Objective:
Of all the lines in the material, how many include the word "type"? Give only the number.

Provided records:
━━━━━━
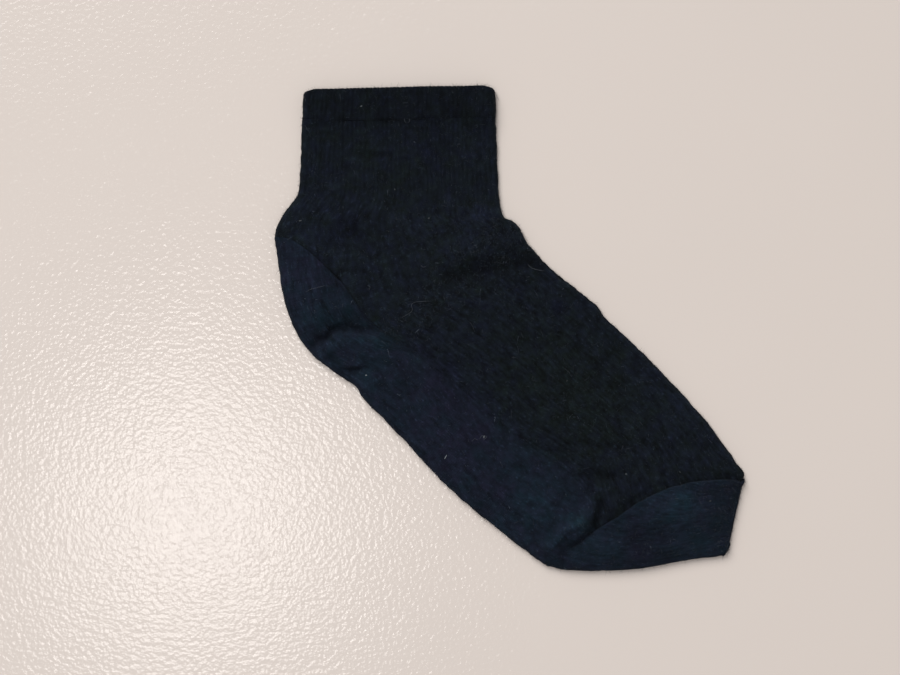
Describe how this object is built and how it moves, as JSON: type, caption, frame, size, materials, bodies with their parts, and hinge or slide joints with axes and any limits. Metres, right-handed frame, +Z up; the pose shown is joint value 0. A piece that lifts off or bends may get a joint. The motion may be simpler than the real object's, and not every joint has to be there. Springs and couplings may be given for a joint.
{
  "type": "ribbed quarter sock laid flat",
  "caption": "Dark navy adult quarter sock laid flat on its side, with a turned welt, ribbed leg and instep, and plain-knit heel, sole and toe.",
  "frame": {"origin": "centre of the bounding box in plan, at the level of the surface that the sock lies on", "axes": "+X towards the toe, across the leg; +Y along the leg towards the opening; +Z up from the surface, through both layers of the flat sock"},
  "size_m": [0.1969, 0.2032, 0.0061],
  "materials": {
    "rib_knit": "matt ribbed cotton knit, nearly black navy",
    "plain_knit": "matt plain cotton knit, dark navy"
  },
  "bodies": {
    "root": {"cuff_welt": "rib_knit", "leg": "rib_knit", "heel_pocket": "plain_knit", "instep": "rib_knit", "sole": "plain_knit", "toe_cap": "plain_knit"}
  },
  "joints": []
}
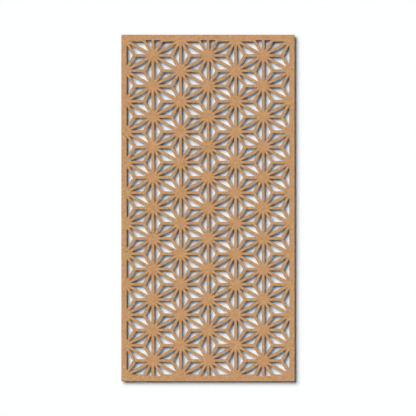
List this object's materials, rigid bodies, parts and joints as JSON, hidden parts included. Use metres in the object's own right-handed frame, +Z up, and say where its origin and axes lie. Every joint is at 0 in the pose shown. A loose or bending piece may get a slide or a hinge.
━━━━━━
Answer:
2